Will China's OEMs become the saviour?
And then there is also the question of the Chinese manufacturers. For Volkswagen, they have long since ceased to be merely competitors in China, but increasingly also in Europe. Longer term, these brands will need local production capacity to avoid tariffs, transport costs and political friction. That creates an unlikely possibility that the same manufacturers eroding VW's market share in China and Europe could become buyers or tenants for underused German capacity.
That outcome would not represent a resolution so much as a marker of how much the industry balance has shifted. Preserving German plants because Chinese brands choose to produce there would be preferable to closed factory gates for the workforce, but it would still mark a significant reversal for Volkswagen and the wider German auto industry.

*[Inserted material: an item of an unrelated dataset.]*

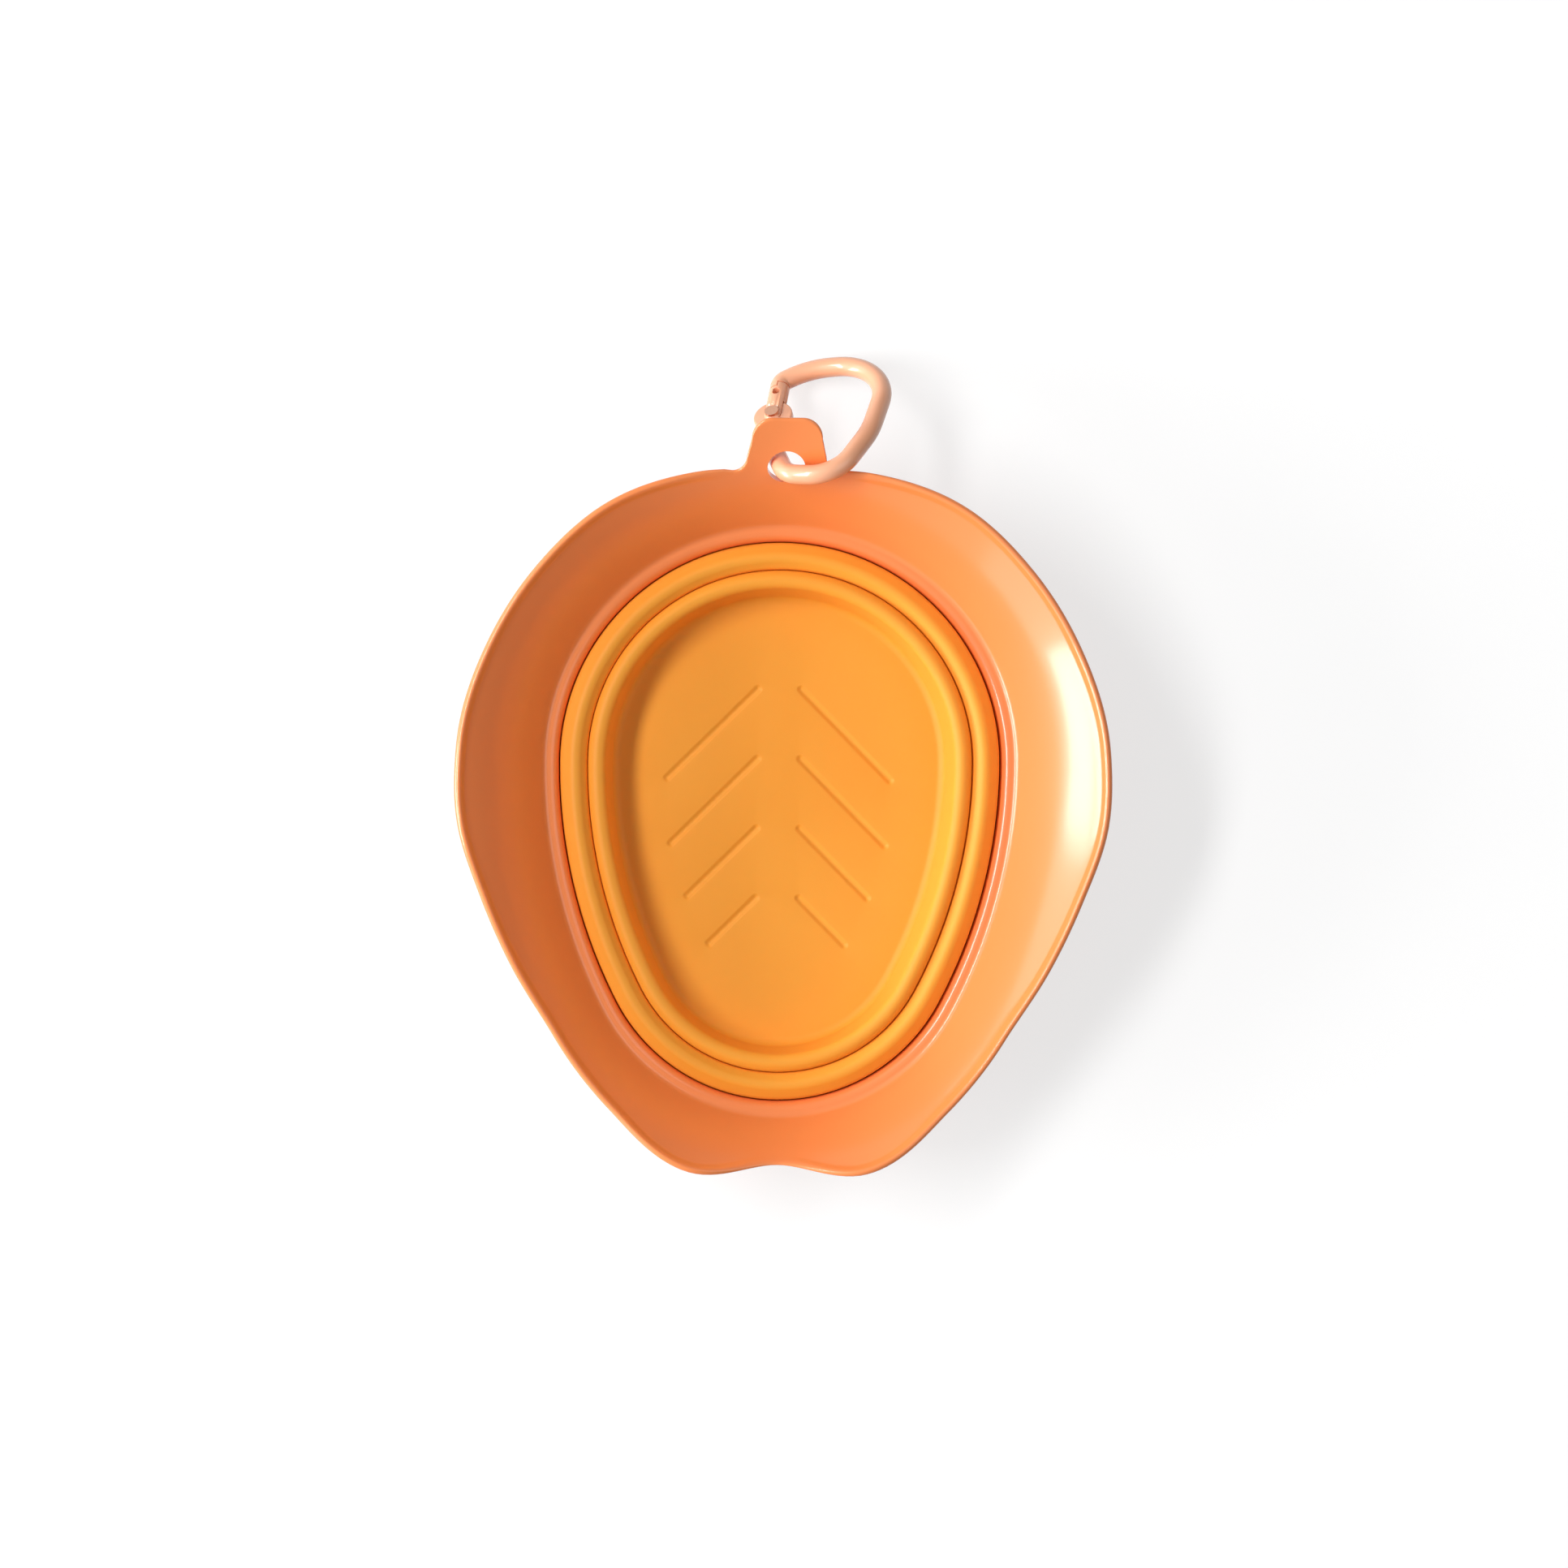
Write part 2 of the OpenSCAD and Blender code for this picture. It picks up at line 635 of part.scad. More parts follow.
// Window through the gate that lightens it
window_w_share = 0.36;
window_l_share = 0.2;
window_w = wire_d * window_w_share;
window_l = gate_l * window_l_share;
window_at = (eye_d / 2 + gate_gap + gate_l - lap_l) / 2;

module gate() {
    color(pale_coral)
    at_ring() at_gate() difference() {
        union() {
            rotate([0, quarter, 0]) cylinder(h = gate_l - tip_gap, d = wire_d);
            sphere(d = wire_d);
        }
        cylinder(h = eye_t + 2 * gate_gap, r = eye_d / 2 + gate_gap, center = true);
        cylinder(h = wire_d + overrun, r = pin_d / 2 + pin_gap, center = true);
        for (m = [0, 1])
            mirror([0, 0, m]) translate([0, 0, head_seat]) cylinder(h = wire_d, r = head_d / 2 + gate_gap);
        translate([gate_l - lap_l - tip_gap, -gate_gap / 2, -wire_d]) cube([2 * lap_l, wire_d, 2 * wire_d]);
        for (x = [-1, 1])
            translate([window_at + x * (window_l - window_w) / 2, 0, -wire_d])
                cylinder(h = 2 * wire_d, d = window_w);
        translate([window_at - (window_l - window_w) / 2, -window_w / 2, -wire_d])
            cube([window_l - window_w, window_w, 2 * wire_d]);
    }
}

collar();
bowl_flange();
fold_band_outer();
fold_ring();
fold_band_inner();
bowl_base();
carabiner_body();
hinge_rivet();
gate_spring();
gate();
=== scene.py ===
# %% [markdown]
# # A folding travel bowl, dressed in Blender
#
# The real object is a hard, glossy collar with a soft bowl moulded into it. The soft bowl folds
# flat like a concertina, and a snap ring hangs in the collar's tab. The construction model fixes
# every size and joint. This file gives each piece its looks: smoother surfaces, soft edges,
# floor grooves and finishes. Everything is in metres, in the construction model's frame.

# %% Load the frame
import math

import bmesh
import bpy
import numpy as np
from mathutils import Matrix, Vector


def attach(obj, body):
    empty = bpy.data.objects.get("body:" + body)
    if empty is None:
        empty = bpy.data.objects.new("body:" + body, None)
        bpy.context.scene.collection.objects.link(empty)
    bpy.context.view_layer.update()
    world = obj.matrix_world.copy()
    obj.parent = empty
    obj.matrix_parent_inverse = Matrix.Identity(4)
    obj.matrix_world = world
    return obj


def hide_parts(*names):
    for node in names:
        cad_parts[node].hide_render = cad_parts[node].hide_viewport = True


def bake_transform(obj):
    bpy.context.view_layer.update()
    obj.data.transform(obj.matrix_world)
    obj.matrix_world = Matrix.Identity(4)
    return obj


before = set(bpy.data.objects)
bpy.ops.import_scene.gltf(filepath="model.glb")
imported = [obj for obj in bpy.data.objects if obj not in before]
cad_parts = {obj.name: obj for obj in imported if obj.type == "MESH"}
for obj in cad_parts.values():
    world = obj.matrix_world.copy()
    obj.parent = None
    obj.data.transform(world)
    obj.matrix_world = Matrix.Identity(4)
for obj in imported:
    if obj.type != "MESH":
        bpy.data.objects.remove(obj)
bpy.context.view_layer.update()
MM = 0.001
print("nodes:", sorted(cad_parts))

# %% [markdown]
# ## Turning points into pieces
#
# Most pieces here follow a rule, so their points are worked out as numbers and handed to Blender
# in one go. A grid of points becomes a skin of four-sided faces. Closing it in both directions
# gives a tube without holes, which is what an export and a physics program want. Faces are
# shaded smooth, and only edges that turn sharply stay crisp.

# %% Mesh helpers
WELD = 2e-6  # Points nearer than this, in metres, become one


def shade(mesh, sharp_deg):
    mesh.polygons.foreach_set("use_smooth", [True] * len(mesh.polygons))
    mesh.set_sharp_from_angle(angle=math.radians(sharp_deg))
    mesh.update()


def piece(name, points, faces, sharp_deg=40, weld=0.0):
    mesh = bpy.data.meshes.new(name)
    mesh.from_pydata([tuple(p) for p in points], [], faces)
    work = bmesh.new()
    work.from_mesh(mesh)
    if weld:
        bmesh.ops.remove_doubles(work, verts=work.verts, dist=weld)
    bmesh.ops.recalc_face_normals(work, faces=work.faces)
    work.to_mesh(mesh)
    work.free()
    shade(mesh, sharp_deg)
    obj = bpy.data.objects.new(name, mesh)
    bpy.context.scene.collection.objects.link(obj)
    return obj


def grid_faces(rows, columns, wrap_rows=True, wrap_columns=True):
    faces = []
    for i in range(rows if wrap_rows else rows - 1):
        for j in range(columns if wrap_columns else columns - 1):
            k, m = (i + 1) % rows, (j + 1) % columns
            faces.append((i * columns + j, k * columns + j, k * columns + m, i * columns + m))
    return faces


def open_edges(obj):
    work = bmesh.new()
    work.from_mesh(obj.data)
    count = sum(1 for e in work.edges if not e.is_manifold)
    work.free()
    return count


def report(obj):
    triangles = sum(len(p.vertices) - 2 for p in obj.data.polygons)
    print(f"{obj.name}: {triangles} triangles, {open_edges(obj)} open edges")


print("welding within", WELD, "m")

# %% [markdown]
# ## The egg outline
#
# Seen from above, the soft bowl is an egg: one round head under the tab, two long sides of large
# radius, and a smaller round tail at the pouring notch. Three arcs that share their tangents give
# it exactly. A point is named by the direction in which the outline faces there, in degrees, and
# by how far out from the outline it lies.

# %% The egg outline
BOWL_W, BOWL_L, SIDE_R = 93.6, 118.5, 110.0
HEAD_R = BOWL_W / 2
HEAD_Y = BOWL_L / 2 - HEAD_R
SIDE_X = SIDE_R - HEAD_R
REACH = HEAD_Y + BOWL_L / 2
TAIL_R = (SIDE_R**2 - SIDE_X**2 - REACH**2) / (2 * (SIDE_R - REACH))
TAIL_Y = TAIL_R - BOWL_L / 2
SIDE_TURN = math.degrees(math.atan2(HEAD_Y - TAIL_Y, SIDE_X))


def egg(turn, out):
    """Point of the egg at a facing direction from -90 to 270 degrees, a distance out from it."""
    left = turn > 90
    t = 180 - turn if left else turn
    c, s = math.cos(math.radians(t)), math.sin(math.radians(t))
    if t >= 0:
        x, y = (HEAD_R + out) * c, HEAD_Y + (HEAD_R + out) * s
    elif t >= -SIDE_TURN:
        x, y = (SIDE_R + out) * c - SIDE_X, HEAD_Y + (SIDE_R + out) * s
    else:
        x, y = (TAIL_R + out) * c, TAIL_Y + (TAIL_R + out) * s
    return (-x if left else x, y)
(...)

Regardless, the rumours show how serious the situation is. Volkswagen is suffering from weak results, from the changed market situation in China, from the pressure in the USA and from a cost structure that in many areas comes from another era. The old model of developing and producing expensively in Germany and then selling the cars to the world with hefty margins no longer works as as it once did.
The scale of public reaction in Germany is not surprising. For decades, the country built its identity around the success of its automotive industry where Volkswagen functioned as employer, economic engine and political institution all at once. Now it is becoming visible that even this group is no longer protected from decisions that would previously have been scarcely imaginable.
It is still open how much of the reported plans will really be implemented in the end. It is likely that not all maximum demands will become reality. But it is equally likely that Volkswagen is not conducting the debate so harshly without reason. The group wants to cut costs, reassess plants and increase the pressure on the labour side. For German automotive production, this marks the beginning of another, particularly unpleasant round in a structural change that is no longer merely being announced, but has arrived in the plants.